_Written task_
Extract each line of the data and write it out again exactly.

+-------+

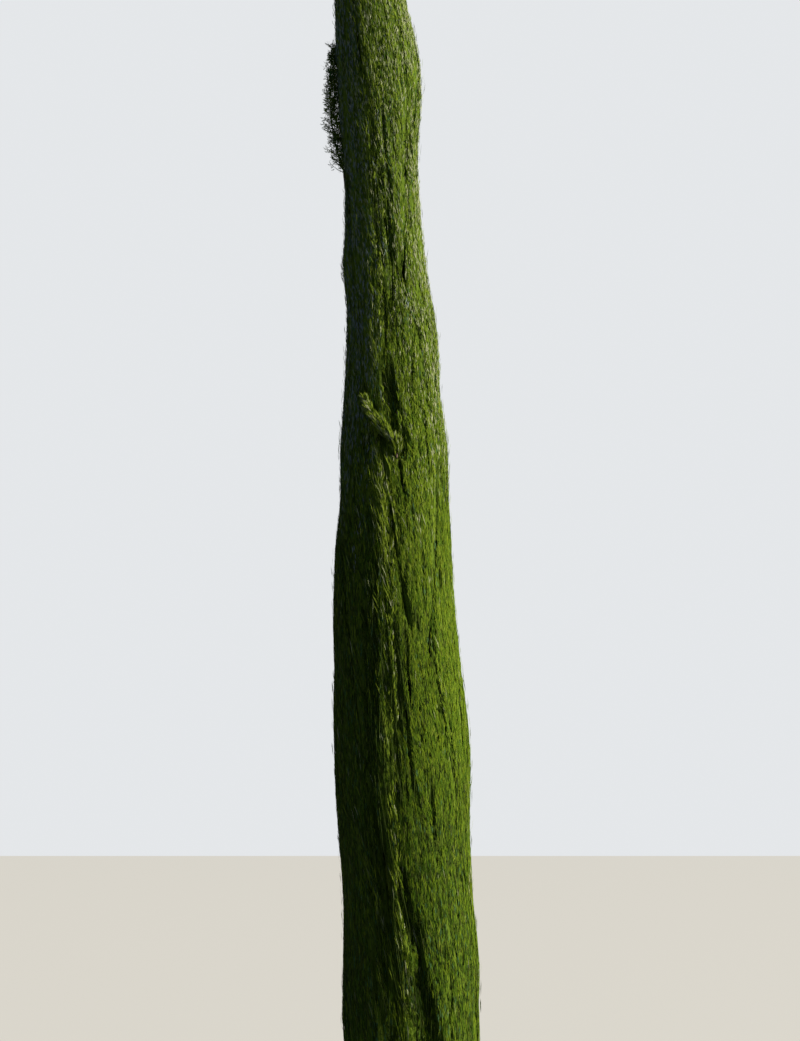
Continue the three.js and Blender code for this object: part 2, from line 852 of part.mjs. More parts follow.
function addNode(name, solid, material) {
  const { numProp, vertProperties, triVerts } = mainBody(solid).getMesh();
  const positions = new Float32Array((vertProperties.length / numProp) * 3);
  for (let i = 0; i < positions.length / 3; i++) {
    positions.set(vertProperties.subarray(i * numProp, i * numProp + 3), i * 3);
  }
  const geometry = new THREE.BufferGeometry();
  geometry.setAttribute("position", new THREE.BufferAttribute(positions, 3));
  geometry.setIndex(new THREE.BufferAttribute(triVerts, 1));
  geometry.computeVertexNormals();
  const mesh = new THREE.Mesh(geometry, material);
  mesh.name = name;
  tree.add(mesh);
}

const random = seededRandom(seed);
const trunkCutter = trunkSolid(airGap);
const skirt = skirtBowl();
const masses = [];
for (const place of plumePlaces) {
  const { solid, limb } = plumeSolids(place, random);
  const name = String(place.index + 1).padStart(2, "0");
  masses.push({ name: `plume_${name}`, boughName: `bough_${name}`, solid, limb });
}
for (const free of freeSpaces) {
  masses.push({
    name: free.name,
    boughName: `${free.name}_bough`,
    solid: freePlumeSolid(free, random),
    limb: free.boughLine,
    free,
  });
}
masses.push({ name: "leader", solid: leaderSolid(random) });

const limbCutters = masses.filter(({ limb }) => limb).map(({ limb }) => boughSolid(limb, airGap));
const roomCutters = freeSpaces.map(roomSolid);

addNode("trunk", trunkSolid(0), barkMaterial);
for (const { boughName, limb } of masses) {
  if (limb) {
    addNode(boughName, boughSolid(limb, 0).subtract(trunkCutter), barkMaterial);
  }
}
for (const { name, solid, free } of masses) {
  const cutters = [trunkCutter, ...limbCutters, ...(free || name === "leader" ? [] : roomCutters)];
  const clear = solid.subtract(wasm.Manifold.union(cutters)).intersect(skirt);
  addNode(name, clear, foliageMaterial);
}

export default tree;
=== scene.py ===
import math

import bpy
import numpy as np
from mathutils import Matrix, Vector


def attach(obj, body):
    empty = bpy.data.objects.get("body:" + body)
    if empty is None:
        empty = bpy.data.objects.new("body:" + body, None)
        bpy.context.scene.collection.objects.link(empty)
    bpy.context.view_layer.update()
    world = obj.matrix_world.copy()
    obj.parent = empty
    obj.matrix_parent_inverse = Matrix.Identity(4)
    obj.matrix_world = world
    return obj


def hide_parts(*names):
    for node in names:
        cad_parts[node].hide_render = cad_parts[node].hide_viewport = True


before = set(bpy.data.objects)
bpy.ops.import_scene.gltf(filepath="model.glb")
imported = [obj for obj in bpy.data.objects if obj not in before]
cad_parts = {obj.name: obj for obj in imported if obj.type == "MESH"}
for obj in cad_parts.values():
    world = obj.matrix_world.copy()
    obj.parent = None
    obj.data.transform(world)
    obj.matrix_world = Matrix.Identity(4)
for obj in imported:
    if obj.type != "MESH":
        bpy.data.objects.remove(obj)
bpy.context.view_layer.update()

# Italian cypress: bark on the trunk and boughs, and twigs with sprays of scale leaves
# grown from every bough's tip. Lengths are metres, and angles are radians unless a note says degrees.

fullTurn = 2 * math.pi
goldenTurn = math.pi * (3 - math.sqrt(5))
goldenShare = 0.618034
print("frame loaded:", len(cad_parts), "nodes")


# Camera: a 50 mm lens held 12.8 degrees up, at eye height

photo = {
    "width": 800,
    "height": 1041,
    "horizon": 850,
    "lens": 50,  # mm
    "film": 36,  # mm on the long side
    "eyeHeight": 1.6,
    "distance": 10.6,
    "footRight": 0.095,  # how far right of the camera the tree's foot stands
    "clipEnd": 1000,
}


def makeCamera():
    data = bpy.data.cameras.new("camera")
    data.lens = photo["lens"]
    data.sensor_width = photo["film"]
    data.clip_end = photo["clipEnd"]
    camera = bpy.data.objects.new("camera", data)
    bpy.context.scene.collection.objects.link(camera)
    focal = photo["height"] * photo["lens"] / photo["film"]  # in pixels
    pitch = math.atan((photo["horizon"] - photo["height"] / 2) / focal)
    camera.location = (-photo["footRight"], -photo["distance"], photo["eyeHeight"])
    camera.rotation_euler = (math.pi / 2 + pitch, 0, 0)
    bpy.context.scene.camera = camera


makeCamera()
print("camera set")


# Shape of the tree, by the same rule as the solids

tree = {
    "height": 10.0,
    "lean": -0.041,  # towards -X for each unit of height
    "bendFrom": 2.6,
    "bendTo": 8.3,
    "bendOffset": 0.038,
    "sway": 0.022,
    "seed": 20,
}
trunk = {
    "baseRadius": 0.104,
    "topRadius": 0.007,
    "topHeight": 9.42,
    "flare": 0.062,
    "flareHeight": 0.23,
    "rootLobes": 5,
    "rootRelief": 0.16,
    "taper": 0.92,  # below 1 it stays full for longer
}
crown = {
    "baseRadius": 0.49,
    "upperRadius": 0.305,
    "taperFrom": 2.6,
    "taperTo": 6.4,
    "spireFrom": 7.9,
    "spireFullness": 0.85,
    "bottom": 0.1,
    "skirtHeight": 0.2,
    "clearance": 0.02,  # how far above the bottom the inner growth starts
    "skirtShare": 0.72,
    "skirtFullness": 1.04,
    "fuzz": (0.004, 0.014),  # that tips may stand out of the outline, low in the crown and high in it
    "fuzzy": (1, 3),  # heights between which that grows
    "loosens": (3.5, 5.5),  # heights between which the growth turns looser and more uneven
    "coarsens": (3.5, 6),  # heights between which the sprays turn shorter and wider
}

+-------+

_Final result_
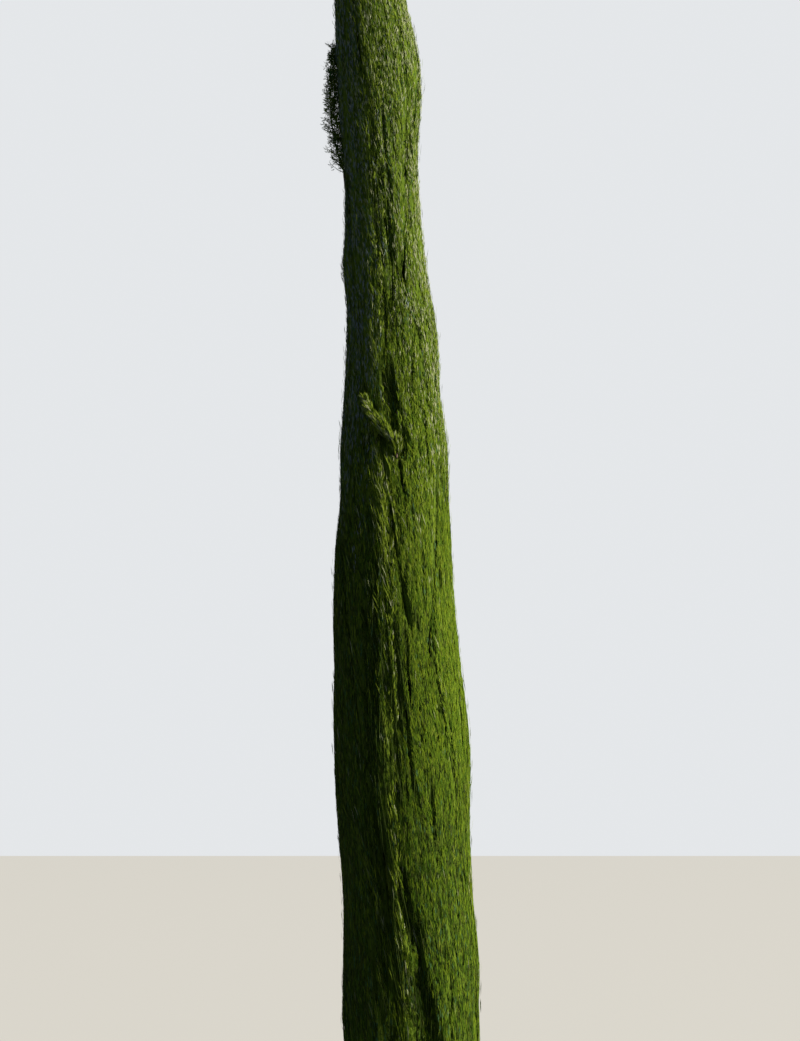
Continue the three.js and Blender code for this object: part 2, from line 852 of part.mjs. More parts follow.
function addNode(name, solid, material) {
  const { numProp, vertProperties, triVerts } = mainBody(solid).getMesh();
  const positions = new Float32Array((vertProperties.length / numProp) * 3);
  for (let i = 0; i < positions.length / 3; i++) {
    positions.set(vertProperties.subarray(i * numProp, i * numProp + 3), i * 3);
  }
  const geometry = new THREE.BufferGeometry();
  geometry.setAttribute("position", new THREE.BufferAttribute(positions, 3));
  geometry.setIndex(new THREE.BufferAttribute(triVerts, 1));
  geometry.computeVertexNormals();
  const mesh = new THREE.Mesh(geometry, material);
  mesh.name = name;
  tree.add(mesh);
}

const random = seededRandom(seed);
const trunkCutter = trunkSolid(airGap);
const skirt = skirtBowl();
const masses = [];
for (const place of plumePlaces) {
  const { solid, limb } = plumeSolids(place, random);
  const name = String(place.index + 1).padStart(2, "0");
  masses.push({ name: `plume_${name}`, boughName: `bough_${name}`, solid, limb });
}
for (const free of freeSpaces) {
  masses.push({
    name: free.name,
    boughName: `${free.name}_bough`,
    solid: freePlumeSolid(free, random),
    limb: free.boughLine,
    free,
  });
}
masses.push({ name: "leader", solid: leaderSolid(random) });

const limbCutters = masses.filter(({ limb }) => limb).map(({ limb }) => boughSolid(limb, airGap));
const roomCutters = freeSpaces.map(roomSolid);

addNode("trunk", trunkSolid(0), barkMaterial);
for (const { boughName, limb } of masses) {
  if (limb) {
    addNode(boughName, boughSolid(limb, 0).subtract(trunkCutter), barkMaterial);
  }
}
for (const { name, solid, free } of masses) {
  const cutters = [trunkCutter, ...limbCutters, ...(free || name === "leader" ? [] : roomCutters)];
  const clear = solid.subtract(wasm.Manifold.union(cutters)).intersect(skirt);
  addNode(name, clear, foliageMaterial);
}

export default tree;
=== scene.py ===
import math

import bpy
import numpy as np
from mathutils import Matrix, Vector


def attach(obj, body):
    empty = bpy.data.objects.get("body:" + body)
    if empty is None:
        empty = bpy.data.objects.new("body:" + body, None)
        bpy.context.scene.collection.objects.link(empty)
    bpy.context.view_layer.update()
    world = obj.matrix_world.copy()
    obj.parent = empty
    obj.matrix_parent_inverse = Matrix.Identity(4)
    obj.matrix_world = world
    return obj


def hide_parts(*names):
    for node in names:
        cad_parts[node].hide_render = cad_parts[node].hide_viewport = True


before = set(bpy.data.objects)
bpy.ops.import_scene.gltf(filepath="model.glb")
imported = [obj for obj in bpy.data.objects if obj not in before]
cad_parts = {obj.name: obj for obj in imported if obj.type == "MESH"}
for obj in cad_parts.values():
    world = obj.matrix_world.copy()
    obj.parent = None
    obj.data.transform(world)
    obj.matrix_world = Matrix.Identity(4)
for obj in imported:
    if obj.type != "MESH":
        bpy.data.objects.remove(obj)
bpy.context.view_layer.update()

# Italian cypress: bark on the trunk and boughs, and twigs with sprays of scale leaves
# grown from every bough's tip. Lengths are metres, and angles are radians unless a note says degrees.

fullTurn = 2 * math.pi
goldenTurn = math.pi * (3 - math.sqrt(5))
goldenShare = 0.618034
print("frame loaded:", len(cad_parts), "nodes")


# Camera: a 50 mm lens held 12.8 degrees up, at eye height

photo = {
    "width": 800,
    "height": 1041,
    "horizon": 850,
    "lens": 50,  # mm
    "film": 36,  # mm on the long side
    "eyeHeight": 1.6,
    "distance": 10.6,
    "footRight": 0.095,  # how far right of the camera the tree's foot stands
    "clipEnd": 1000,
}


def makeCamera():
    data = bpy.data.cameras.new("camera")
    data.lens = photo["lens"]
    data.sensor_width = photo["film"]
    data.clip_end = photo["clipEnd"]
    camera = bpy.data.objects.new("camera", data)
    bpy.context.scene.collection.objects.link(camera)
    focal = photo["height"] * photo["lens"] / photo["film"]  # in pixels
    pitch = math.atan((photo["horizon"] - photo["height"] / 2) / focal)
    camera.location = (-photo["footRight"], -photo["distance"], photo["eyeHeight"])
    camera.rotation_euler = (math.pi / 2 + pitch, 0, 0)
    bpy.context.scene.camera = camera


makeCamera()
print("camera set")


# Shape of the tree, by the same rule as the solids

tree = {
    "height": 10.0,
    "lean": -0.041,  # towards -X for each unit of height
    "bendFrom": 2.6,
    "bendTo": 8.3,
    "bendOffset": 0.038,
    "sway": 0.022,
    "seed": 20,
}
trunk = {
    "baseRadius": 0.104,
    "topRadius": 0.007,
    "topHeight": 9.42,
    "flare": 0.062,
    "flareHeight": 0.23,
    "rootLobes": 5,
    "rootRelief": 0.16,
    "taper": 0.92,  # below 1 it stays full for longer
}
crown = {
    "baseRadius": 0.49,
    "upperRadius": 0.305,
    "taperFrom": 2.6,
    "taperTo": 6.4,
    "spireFrom": 7.9,
    "spireFullness": 0.85,
    "bottom": 0.1,
    "skirtHeight": 0.2,
    "clearance": 0.02,  # how far above the bottom the inner growth starts
    "skirtShare": 0.72,
    "skirtFullness": 1.04,
    "fuzz": (0.004, 0.014),  # that tips may stand out of the outline, low in the crown and high in it
    "fuzzy": (1, 3),  # heights between which that grows
    "loosens": (3.5, 5.5),  # heights between which the growth turns looser and more uneven
    "coarsens": (3.5, 6),  # heights between which the sprays turn shorter and wider
}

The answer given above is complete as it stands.